Sunday, July 10, 2016

This revolutionary new battery runs on gravity



It's the same old story: batteries are holding us back. Technology is advancing so quickly across so many industries, but the next-generation batteries needed to power all of these advancements more efficiently are nowhere to be found. Researchers are hard at work on improving existing battery tech though, and they're also developing exciting new kinds of batteries that could someday proliferate. Now, scientists at the Massachusetts Institute of Technology think they may be on an exciting path toward building a new type of liquid battery that uses gravity to generate energy.
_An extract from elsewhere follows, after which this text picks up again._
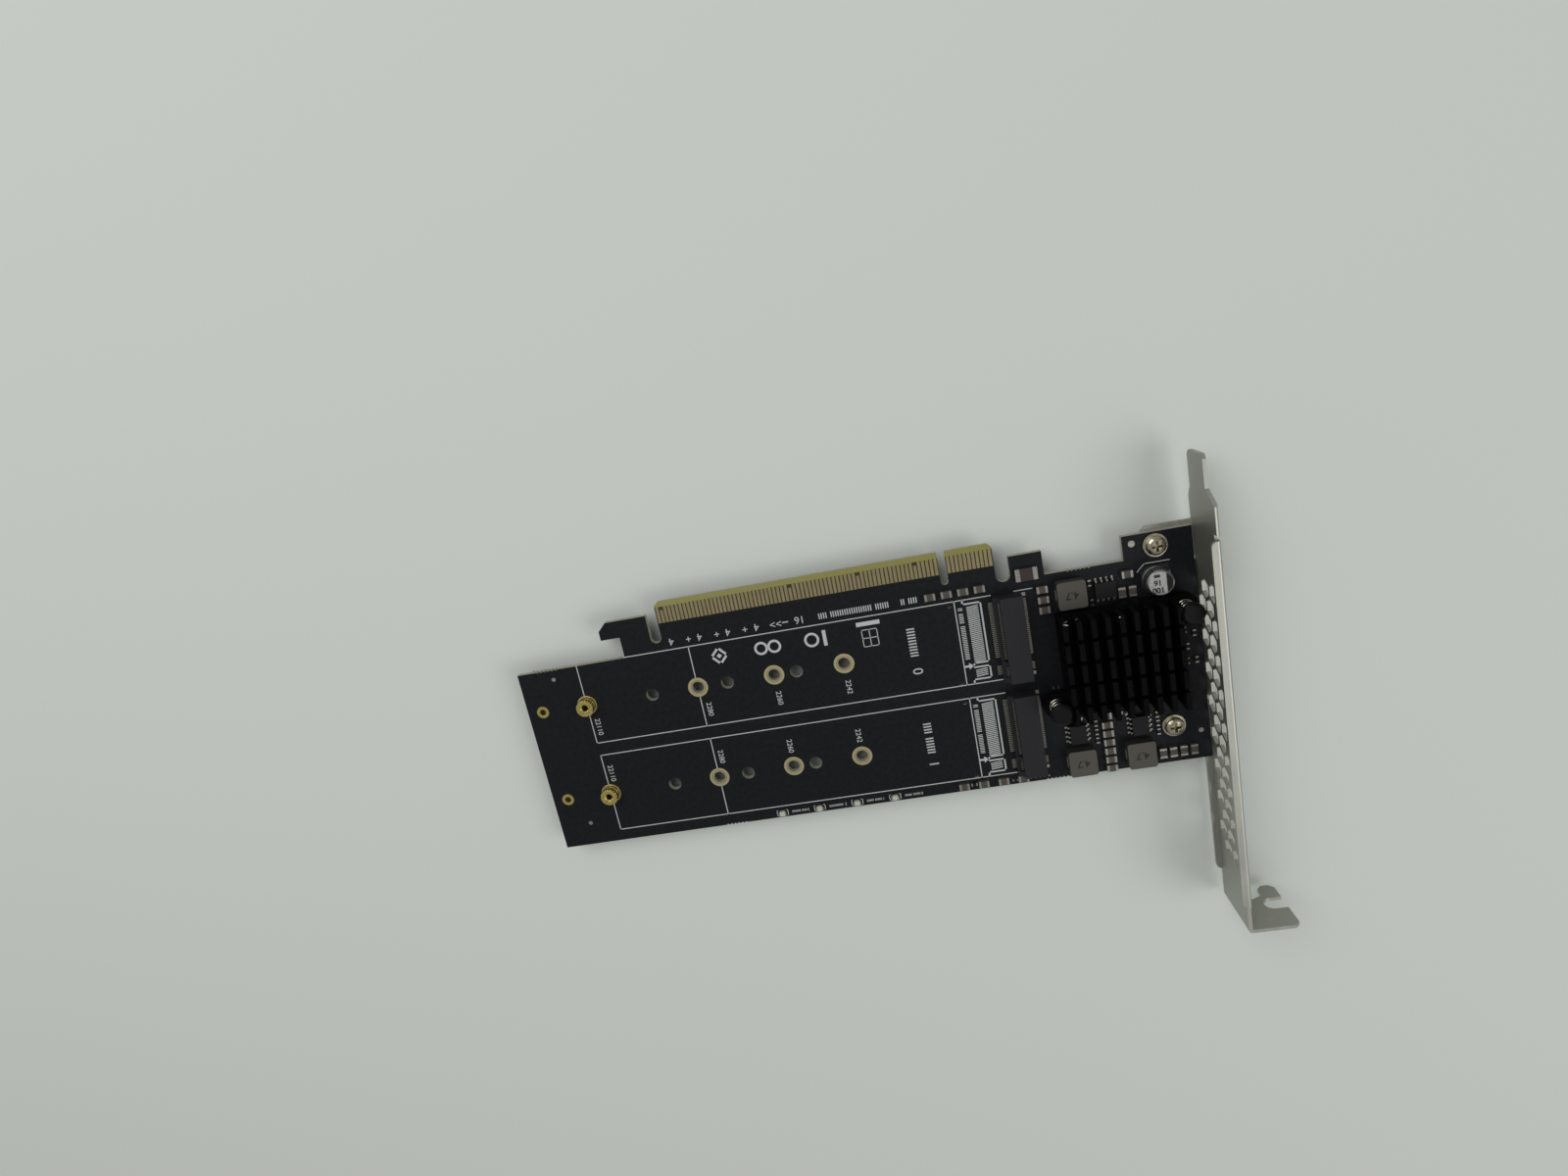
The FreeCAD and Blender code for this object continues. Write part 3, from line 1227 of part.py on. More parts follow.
def from_key(spots):
    return [("(%s)" % x, y) for x, y in spots]


def small_parts():
    """Capacitors, resistors, status lights and the fuse, two nodes each."""
    cap = ("cap_long", "cap_wide", "cap_tall", "cap_end")
    chip = ("chip_long", "chip_wide", "resistor_tall", "chip_end")
    light = ("led_long", "led_wide", "led_tall", "led_end")
    fuse = ("fuse_long", "fuse_wide", "fuse_tall", "fuse_end")
    caps_along = from_key(EDGE_CAPACITORS)
    caps_along += from_sink(UPPER_CAPACITORS_ALONG, SINK_UPPER)
    caps_along += from_sink(LOWER_CAPACITORS_ALONG, SINK_LOWER)
    caps_across = from_sink(UPPER_CAPACITORS_ACROSS, SINK_UPPER)
    caps_across += from_sink(LOWER_CAPACITORS_ACROSS, SINK_LOWER)
    chips_along = from_key(EDGE_RESISTORS)
    chips_along += from_sink(SIDE_RESISTORS_ALONG)
    chips_along += from_sink(LOWER_SMALL_ALONG, SINK_LOWER)
    chips_across = from_sink(UPPER_RESISTORS_ACROSS, SINK_UPPER)
    chips_across += from_sink(LOWER_RESISTORS_ACROSS, SINK_LOWER)
    chips_across += from_sink(SIDE_RESISTORS_ACROSS)
    lights = [("-led_first + %d * led_pitch" % k, "led_inset - " + BOARD_DEPTH) for k in range(4)]
    fuse_x = "%s + end_slot_width + edge_land / 2 - 0.25" % TONGUE_RIGHT
    groups = [
        ("ceramic_capacitor", cap, caps_along, caps_across),
        ("chip_resistor", chip, chips_along, chips_across),
        ("status_light", light, lights, []),
        ("resettable_fuse", fuse, [(fuse_x, "-fuse_drop")], []),
    ]
    made = []
    for label, size, along, across in groups:
        middles, ends = two_ended(label, along, size)
        more_middles, more_ends = two_ended(label + "_across", across, size, across=True)
        plural = label if label == "resettable_fuse" else label + "s"
        made.append(gather(plural, middles + more_middles))
        made.append(gather(label + "_ends", ends + more_ends))
    return made


# ---------------------------------------------------------- document

def build_all():
    nodes = [circuit_board()]
    front_short = ["-(contact_first + %d * contact_pitch)" % k for k in SHORT_CONTACTS]
    back_short = [LAST_RIGHT]
    nodes.append(edge_contacts("front_edge_contacts", "0", front_short))
    nodes.append(edge_contacts("back_edge_contacts", "-board_thick - copper_thick", back_short))
    nodes += module_sockets()
    nodes.append(standoffs("front_standoffs", "front_stop", "front_hole", False))
    nodes.append(standoffs("back_standoffs", "back_stop", "back_hole", True))
    nodes += [bracket(), bracket_screws()]
    nodes += [heatsink(), push_pins(), push_pin_springs()]
    nodes += chip_under_sink()
    nodes += inductors()
    nodes += electrolytic()
    nodes += driver_chips()
    nodes += small_parts()
    return nodes


def check(nodes):
    """Stop if any object failed or any piece is empty or not valid."""
    for thing in DOCUMENT.Objects:
        if "Invalid" in thing.State or "Error" in thing.State:
            raise RuntimeError("%s failed: %s" % (thing.Label, thing.State))
    for node in nodes:
        if node.Shape.isNull() or not node.Shape.isValid():
            raise RuntimeError("%s has no valid shape" % node.Label)


NAMES = {name for name, _, _ in SIZES}
fill_sheet()
NODES = build_all()
DOCUMENT.recompute()
check(NODES)
os.makedirs("parts", exist_ok=True)
for node in NODES:
    node.Shape.exportStep(os.path.join("parts", node.Label + ".step"))
    print(node.Label, len(node.Shape.Solids), round(node.Shape.Volume, 3))
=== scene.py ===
"""Looks of the adapter card for four storage modules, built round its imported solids.

Everything is in the card's own frame, in metres: X runs towards the slot
bracket, Y out of the gold contacts and Z out of the component face.
"""
import json
import math
import random

import bmesh
import bpy
from mathutils import Matrix, Vector


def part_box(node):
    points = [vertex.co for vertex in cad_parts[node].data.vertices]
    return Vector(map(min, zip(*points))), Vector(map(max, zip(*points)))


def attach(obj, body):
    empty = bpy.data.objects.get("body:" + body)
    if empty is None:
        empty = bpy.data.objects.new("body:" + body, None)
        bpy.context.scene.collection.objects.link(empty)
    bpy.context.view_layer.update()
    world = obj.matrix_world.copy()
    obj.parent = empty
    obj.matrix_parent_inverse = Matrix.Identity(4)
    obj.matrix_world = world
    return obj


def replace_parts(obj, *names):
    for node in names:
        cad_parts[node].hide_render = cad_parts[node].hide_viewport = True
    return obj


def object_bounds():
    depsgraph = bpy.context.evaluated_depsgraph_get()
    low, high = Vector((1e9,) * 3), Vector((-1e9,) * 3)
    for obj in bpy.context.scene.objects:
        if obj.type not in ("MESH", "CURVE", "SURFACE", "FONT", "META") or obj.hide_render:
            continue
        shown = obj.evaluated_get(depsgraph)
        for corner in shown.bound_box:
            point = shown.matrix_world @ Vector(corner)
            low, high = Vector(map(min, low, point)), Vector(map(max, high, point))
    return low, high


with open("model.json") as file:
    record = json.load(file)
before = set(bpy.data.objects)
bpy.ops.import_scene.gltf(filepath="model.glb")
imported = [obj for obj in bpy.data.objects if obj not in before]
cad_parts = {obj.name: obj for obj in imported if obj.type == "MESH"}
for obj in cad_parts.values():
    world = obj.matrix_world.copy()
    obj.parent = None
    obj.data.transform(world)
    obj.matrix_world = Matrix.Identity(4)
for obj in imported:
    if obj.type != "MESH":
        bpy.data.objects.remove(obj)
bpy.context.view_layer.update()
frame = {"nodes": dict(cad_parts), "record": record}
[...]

The brilliant concept for the researchers' new battery design was described in a paper published recently in the journal Energy and Environmental Science. Titled "A low-dissipation, pumpless, gravity-induced flow battery," the paper covers a new liquid flow battery that uses gravity to generate energy.

Liquid flow batteries are not a new concept. In fact, the earliest liquid flow battery designs date back to the 1970s. The basic idea is that the positive and negative electrodes exist in liquid form and are separated by a membrane. Particles traveling from one terminal to the other in a liquid slurry generate electricity. But all earlier liquid flow battery designs have something in common: They rely on complex and expensive systems of tanks, pumps and valves to move the chemical compounds contained within the system.

The new design — developed by MIT researchers Xinwei Chen, Brandon J. Hopkins, Ahmed Helal, Frank Y. Fan, Kyle C. Smith, Zheng Li, Alexander H. Slocum, Gareth H. McKinley, W. Craig Cartera and Yet-Ming Chiang — completely eliminates the need for complicated pump systems. Instead, it uses a simple gravity feed to move the slurry down a narrow channel and generate energy. What's more, the rate of energy produced by this new type of liquid flow battery can be increased or decreased simply by adjusting the angle of the battery, which will either speed or slow the flow rate.

And now, the unavoidable bad news — the prototype built by the MIT team is just a proof-of-concept and the researchers are nowhere near commercializing it at this point. Kyocera Professor of Ceramics Yet-Ming Chiang, the lead author on the paper, likens the team's current creation to a concept car. Chiang is confident that the design will ultimately lead to a real product though, and it could have applications across a number of industries.

"The new design should make possible simpler and more compact battery systems, which could be inexpensive and modular, allowing for gradual expansion of grid-connected storage systems to meet growing demand," Nanowerk News noted. "Such storage systems will be critical for scaling up the use of intermittent power sources such as wind and solar."